> DATA FOR THE TASK

+-------+

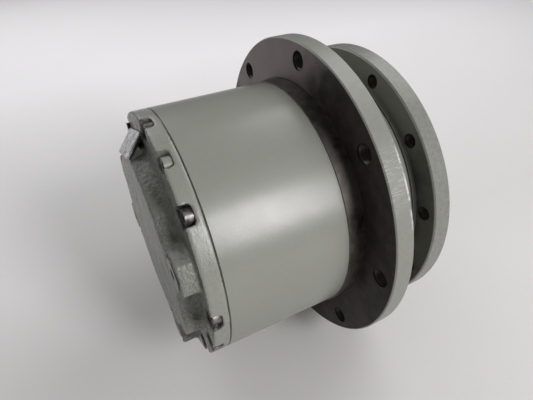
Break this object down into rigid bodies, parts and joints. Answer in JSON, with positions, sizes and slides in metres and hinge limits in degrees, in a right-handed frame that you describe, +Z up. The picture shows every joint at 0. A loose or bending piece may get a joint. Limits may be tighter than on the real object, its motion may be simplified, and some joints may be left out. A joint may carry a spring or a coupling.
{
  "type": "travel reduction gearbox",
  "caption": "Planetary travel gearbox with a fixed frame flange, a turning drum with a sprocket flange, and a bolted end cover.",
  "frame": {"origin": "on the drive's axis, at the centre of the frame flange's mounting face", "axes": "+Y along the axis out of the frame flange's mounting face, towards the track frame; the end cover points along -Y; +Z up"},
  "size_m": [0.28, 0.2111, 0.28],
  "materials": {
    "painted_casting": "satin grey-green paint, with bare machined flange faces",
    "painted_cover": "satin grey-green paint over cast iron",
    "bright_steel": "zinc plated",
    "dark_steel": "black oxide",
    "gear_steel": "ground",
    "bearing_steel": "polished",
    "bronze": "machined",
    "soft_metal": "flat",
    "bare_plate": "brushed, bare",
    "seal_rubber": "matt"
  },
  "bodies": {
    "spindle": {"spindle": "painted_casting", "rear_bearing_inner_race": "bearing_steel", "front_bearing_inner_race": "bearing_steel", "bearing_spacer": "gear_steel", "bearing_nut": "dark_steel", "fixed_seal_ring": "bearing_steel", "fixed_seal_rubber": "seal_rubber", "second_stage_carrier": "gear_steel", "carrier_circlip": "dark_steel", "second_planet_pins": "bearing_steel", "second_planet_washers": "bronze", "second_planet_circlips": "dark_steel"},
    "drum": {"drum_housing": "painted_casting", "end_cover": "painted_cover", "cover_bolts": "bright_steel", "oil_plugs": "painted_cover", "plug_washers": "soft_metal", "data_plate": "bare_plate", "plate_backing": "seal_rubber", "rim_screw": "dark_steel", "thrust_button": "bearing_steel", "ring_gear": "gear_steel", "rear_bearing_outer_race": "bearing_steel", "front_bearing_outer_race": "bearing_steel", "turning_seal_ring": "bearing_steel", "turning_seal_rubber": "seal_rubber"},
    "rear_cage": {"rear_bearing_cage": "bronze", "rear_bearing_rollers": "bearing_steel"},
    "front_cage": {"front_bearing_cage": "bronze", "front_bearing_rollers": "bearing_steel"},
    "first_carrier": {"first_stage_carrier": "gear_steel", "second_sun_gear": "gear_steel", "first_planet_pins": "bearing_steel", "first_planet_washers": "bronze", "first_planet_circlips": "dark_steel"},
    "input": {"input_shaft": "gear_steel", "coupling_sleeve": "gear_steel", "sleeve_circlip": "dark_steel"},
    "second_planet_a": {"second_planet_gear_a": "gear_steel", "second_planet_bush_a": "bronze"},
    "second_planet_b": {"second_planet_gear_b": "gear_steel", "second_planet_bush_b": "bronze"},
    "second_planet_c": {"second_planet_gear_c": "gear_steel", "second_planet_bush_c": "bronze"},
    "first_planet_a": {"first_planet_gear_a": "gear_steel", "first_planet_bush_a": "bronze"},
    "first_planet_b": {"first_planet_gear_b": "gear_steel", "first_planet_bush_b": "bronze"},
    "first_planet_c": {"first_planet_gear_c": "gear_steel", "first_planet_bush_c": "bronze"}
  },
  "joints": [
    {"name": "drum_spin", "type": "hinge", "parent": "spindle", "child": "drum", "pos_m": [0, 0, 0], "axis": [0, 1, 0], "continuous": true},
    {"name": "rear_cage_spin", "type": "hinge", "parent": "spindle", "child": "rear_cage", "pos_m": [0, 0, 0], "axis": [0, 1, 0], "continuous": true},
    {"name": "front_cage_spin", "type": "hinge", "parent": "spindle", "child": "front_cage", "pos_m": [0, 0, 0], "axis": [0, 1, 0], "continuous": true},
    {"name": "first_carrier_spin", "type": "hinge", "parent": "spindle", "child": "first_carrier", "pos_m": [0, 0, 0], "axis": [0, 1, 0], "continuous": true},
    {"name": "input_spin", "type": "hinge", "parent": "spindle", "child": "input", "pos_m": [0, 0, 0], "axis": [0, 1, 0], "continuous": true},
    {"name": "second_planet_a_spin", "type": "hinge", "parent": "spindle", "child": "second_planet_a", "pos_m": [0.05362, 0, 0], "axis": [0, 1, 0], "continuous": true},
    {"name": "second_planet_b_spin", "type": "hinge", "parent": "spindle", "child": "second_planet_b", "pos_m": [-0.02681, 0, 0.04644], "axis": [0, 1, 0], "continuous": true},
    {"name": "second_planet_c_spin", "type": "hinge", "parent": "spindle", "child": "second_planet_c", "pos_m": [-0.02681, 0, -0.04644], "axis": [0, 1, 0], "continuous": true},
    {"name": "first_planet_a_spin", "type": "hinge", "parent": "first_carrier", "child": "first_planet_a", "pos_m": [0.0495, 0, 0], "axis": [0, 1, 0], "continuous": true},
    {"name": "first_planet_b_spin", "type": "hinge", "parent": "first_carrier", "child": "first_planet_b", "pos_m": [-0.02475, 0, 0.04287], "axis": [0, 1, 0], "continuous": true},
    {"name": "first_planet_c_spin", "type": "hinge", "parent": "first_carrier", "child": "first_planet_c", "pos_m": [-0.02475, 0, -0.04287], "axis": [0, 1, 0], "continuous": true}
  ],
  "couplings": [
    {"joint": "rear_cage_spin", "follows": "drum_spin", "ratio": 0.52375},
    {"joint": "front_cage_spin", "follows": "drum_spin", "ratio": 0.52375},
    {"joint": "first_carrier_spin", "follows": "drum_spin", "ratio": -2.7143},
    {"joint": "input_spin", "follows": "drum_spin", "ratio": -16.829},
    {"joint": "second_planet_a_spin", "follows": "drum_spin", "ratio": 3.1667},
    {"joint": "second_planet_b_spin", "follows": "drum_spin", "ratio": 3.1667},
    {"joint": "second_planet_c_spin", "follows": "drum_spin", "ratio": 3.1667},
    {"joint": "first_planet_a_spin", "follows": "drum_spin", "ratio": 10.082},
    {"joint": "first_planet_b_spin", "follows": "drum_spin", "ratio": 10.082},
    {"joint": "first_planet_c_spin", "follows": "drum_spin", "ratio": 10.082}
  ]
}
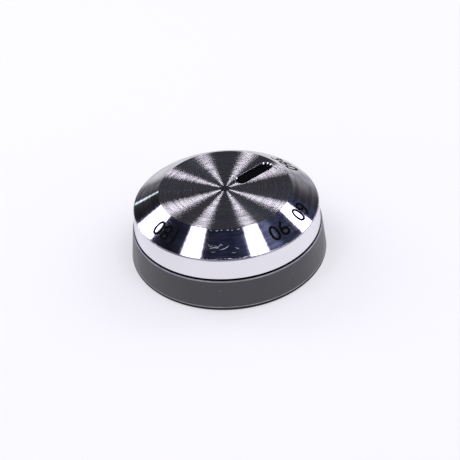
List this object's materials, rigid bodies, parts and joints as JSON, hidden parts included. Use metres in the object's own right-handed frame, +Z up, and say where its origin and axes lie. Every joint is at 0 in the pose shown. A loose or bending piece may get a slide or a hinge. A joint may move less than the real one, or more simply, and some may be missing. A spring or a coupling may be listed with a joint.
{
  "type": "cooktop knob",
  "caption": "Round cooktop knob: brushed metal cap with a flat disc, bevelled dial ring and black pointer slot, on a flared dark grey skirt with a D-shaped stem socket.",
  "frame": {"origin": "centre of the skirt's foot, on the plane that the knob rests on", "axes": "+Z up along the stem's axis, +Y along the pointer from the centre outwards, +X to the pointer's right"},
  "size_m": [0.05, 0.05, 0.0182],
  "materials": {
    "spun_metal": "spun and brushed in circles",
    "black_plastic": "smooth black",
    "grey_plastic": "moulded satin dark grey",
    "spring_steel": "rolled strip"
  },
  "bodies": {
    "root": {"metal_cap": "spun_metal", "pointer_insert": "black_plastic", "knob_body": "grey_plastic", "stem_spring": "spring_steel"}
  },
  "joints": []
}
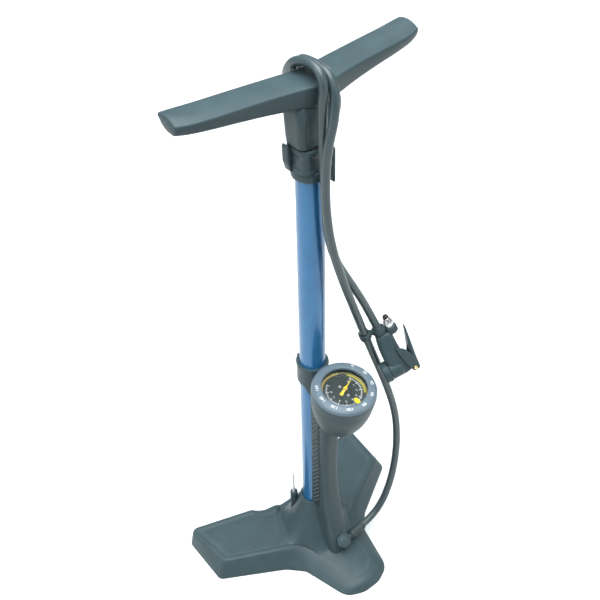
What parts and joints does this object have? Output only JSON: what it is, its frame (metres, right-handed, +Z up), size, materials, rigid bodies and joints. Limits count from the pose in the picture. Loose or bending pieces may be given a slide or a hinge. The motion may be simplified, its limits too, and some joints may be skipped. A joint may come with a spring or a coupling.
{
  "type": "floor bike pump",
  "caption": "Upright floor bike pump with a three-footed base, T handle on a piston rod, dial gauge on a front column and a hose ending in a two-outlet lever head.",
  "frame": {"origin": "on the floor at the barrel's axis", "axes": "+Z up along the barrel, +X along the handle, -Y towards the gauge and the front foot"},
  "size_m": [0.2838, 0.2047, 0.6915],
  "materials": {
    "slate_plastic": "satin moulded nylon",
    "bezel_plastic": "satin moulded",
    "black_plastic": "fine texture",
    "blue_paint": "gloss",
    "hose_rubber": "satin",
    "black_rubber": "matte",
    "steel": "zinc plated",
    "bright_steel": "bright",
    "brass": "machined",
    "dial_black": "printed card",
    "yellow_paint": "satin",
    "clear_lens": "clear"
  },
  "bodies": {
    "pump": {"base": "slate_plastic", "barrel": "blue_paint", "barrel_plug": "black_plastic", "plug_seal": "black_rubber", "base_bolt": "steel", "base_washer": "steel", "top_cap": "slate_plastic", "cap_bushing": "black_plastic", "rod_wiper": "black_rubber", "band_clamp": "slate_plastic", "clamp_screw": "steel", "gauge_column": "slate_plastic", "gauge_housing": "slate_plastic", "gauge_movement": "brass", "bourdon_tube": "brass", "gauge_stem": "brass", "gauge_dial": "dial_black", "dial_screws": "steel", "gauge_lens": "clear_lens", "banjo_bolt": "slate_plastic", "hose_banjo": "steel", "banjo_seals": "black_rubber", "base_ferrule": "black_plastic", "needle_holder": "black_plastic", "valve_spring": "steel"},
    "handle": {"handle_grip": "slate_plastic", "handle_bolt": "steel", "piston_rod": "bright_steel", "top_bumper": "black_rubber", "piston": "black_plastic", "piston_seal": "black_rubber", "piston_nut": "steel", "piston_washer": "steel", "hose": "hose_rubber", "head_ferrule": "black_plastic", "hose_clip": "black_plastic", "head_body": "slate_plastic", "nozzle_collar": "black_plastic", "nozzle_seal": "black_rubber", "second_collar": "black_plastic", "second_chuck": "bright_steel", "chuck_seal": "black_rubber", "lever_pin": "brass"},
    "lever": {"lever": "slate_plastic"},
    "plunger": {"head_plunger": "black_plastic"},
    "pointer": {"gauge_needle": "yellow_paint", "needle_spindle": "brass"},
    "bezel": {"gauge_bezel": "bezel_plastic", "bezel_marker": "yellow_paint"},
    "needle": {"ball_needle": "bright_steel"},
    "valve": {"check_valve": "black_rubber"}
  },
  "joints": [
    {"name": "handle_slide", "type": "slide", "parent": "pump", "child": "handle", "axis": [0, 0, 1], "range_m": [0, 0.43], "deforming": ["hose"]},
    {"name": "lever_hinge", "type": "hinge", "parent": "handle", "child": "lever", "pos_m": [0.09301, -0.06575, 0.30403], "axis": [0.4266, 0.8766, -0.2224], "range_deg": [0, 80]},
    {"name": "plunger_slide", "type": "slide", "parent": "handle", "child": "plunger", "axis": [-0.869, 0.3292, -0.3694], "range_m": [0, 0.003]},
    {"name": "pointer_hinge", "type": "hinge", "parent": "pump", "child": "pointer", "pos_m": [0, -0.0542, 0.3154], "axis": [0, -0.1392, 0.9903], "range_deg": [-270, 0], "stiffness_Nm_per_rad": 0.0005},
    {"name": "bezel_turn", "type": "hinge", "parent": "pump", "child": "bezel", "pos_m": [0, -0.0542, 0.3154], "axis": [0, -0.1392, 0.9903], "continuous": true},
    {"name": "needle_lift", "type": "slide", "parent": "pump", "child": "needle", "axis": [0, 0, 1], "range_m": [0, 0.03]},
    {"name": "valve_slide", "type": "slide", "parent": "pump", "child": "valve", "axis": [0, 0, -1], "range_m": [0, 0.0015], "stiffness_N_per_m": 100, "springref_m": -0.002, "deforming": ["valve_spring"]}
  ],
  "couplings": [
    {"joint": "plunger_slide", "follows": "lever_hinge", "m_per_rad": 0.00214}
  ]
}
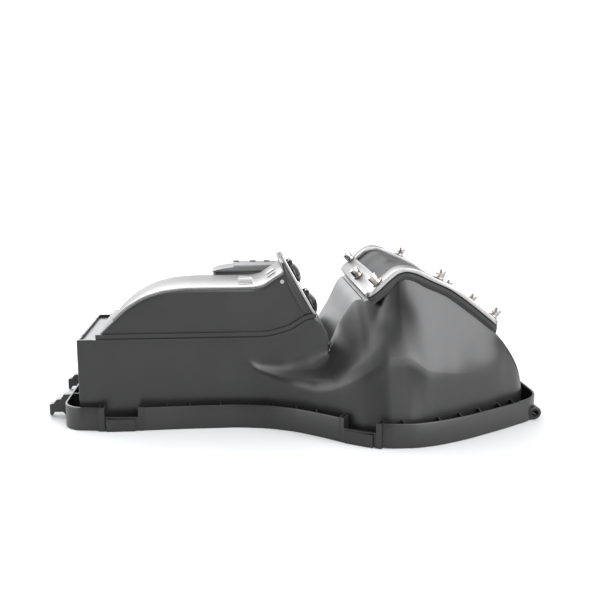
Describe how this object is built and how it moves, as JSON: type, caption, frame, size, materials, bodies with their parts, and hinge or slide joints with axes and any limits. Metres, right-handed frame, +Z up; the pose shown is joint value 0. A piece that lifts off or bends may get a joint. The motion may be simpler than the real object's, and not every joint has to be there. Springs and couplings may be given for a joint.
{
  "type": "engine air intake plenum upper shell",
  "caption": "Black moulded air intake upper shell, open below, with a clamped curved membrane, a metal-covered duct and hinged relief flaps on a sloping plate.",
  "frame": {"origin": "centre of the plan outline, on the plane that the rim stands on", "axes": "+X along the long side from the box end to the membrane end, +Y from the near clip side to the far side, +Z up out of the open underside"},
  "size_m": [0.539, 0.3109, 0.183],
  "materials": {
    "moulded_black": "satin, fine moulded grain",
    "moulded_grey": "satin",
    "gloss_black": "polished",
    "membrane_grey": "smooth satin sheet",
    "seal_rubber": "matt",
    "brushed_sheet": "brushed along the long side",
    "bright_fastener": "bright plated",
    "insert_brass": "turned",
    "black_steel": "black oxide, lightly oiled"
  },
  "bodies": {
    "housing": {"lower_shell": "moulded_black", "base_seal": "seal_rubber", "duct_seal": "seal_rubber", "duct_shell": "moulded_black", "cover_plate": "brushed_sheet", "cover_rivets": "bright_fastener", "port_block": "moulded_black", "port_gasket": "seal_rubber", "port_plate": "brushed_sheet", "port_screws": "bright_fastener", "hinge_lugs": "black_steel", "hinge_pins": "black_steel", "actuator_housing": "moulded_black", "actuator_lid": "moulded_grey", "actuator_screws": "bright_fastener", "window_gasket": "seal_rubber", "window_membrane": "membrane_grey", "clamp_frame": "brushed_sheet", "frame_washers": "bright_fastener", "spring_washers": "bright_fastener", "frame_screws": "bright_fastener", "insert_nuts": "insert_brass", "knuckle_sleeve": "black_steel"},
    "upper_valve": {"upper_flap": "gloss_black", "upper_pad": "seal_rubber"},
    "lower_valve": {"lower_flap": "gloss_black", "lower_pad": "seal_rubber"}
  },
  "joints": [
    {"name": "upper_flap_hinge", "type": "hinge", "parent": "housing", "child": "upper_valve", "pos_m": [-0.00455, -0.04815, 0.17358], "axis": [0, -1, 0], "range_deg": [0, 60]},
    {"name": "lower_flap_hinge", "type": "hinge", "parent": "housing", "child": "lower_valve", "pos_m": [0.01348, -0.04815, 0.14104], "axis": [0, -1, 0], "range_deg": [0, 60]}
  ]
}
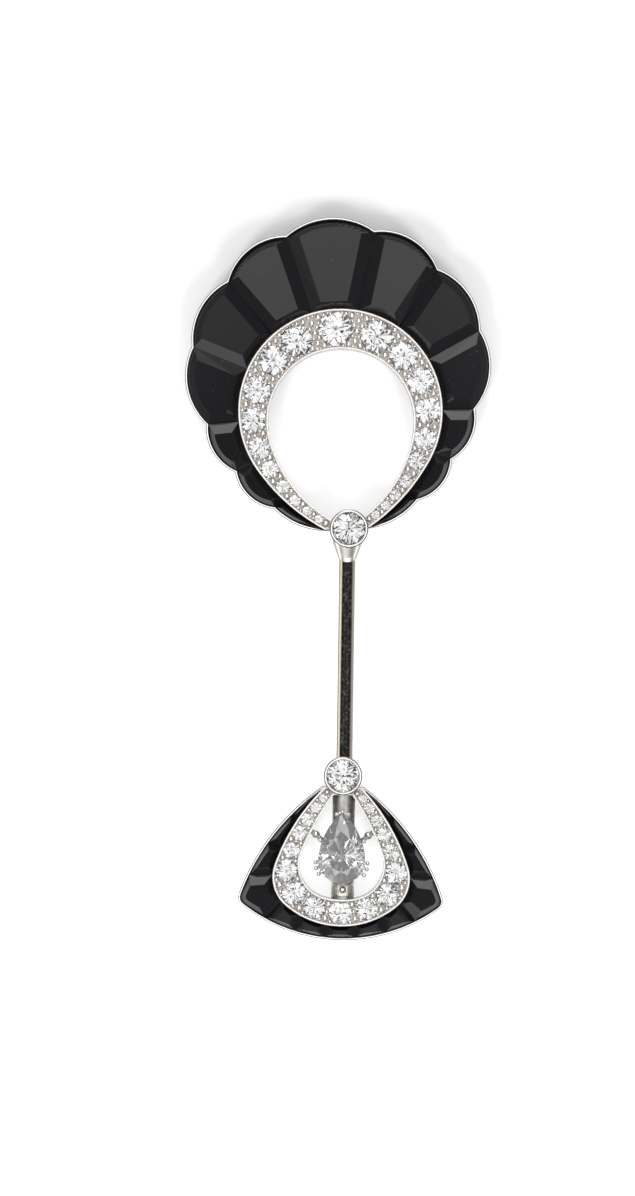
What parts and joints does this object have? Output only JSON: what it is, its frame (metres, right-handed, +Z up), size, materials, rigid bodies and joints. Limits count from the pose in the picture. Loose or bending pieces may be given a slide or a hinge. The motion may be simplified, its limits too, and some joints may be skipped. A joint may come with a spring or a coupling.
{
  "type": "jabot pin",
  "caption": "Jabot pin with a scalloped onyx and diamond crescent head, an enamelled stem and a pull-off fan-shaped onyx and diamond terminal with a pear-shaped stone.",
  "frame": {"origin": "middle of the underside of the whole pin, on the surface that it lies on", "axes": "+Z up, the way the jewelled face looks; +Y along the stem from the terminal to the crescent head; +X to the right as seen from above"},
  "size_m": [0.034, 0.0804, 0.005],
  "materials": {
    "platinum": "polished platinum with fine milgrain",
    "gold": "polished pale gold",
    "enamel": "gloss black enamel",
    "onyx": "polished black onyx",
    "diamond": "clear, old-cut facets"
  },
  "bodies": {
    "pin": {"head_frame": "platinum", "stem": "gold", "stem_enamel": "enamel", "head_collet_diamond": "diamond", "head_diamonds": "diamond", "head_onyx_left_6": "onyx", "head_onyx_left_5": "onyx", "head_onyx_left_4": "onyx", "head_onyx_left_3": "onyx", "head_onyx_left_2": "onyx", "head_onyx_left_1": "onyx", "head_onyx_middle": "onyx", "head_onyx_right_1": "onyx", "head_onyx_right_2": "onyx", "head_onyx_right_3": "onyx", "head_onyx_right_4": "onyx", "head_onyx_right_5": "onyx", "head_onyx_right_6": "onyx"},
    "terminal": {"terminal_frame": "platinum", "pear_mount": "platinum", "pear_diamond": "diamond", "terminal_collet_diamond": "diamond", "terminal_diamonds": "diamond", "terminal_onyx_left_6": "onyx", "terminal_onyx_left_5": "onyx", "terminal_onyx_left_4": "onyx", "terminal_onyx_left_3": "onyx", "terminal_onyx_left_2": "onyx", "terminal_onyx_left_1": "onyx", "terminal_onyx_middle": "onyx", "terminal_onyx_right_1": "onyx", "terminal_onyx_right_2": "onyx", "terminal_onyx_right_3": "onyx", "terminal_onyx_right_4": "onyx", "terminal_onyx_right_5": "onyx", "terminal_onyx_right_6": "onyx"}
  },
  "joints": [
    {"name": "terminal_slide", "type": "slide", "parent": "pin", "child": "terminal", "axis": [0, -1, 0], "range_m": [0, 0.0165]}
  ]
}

+-------+

> REQUEST
Track down all lines above with the string "caption" and copy them.

> EXERCISE OUTPUT
  "caption": "Planetary travel gearbox with a fixed frame flange, a turning drum with a sprocket flange, and a bolted end cover.",
  "caption": "Round cooktop knob: brushed metal cap with a flat disc, bevelled dial ring and black pointer slot, on a flared dark grey skirt with a D-shaped stem socket.",
  "caption": "Upright floor bike pump with a three-footed base, T handle on a piston rod, dial gauge on a front column and a hose ending in a two-outlet lever head.",
Describe how this object is built and how it moves, as JSON: type, caption, frame, size, materials, bodies with their parts, and hinge or slide joints with axes and any limits. Metres, right-handed frame, +Z up; the pose shown is joint value 0. A piece that lifts off or bends may get a joint. The motion may be simpler than the real object's, and not every joint has to be there. Springs and couplings may be given for a joint.
  "caption": "Black moulded air intake upper shell, open below, with a clamped curved membrane, a metal-covered duct and hinged relief flaps on a sloping plate.",
  "caption": "Jabot pin with a scalloped onyx and diamond crescent head, an enamelled stem and a pull-off fan-shaped onyx and diamond terminal with a pear-shaped stone.",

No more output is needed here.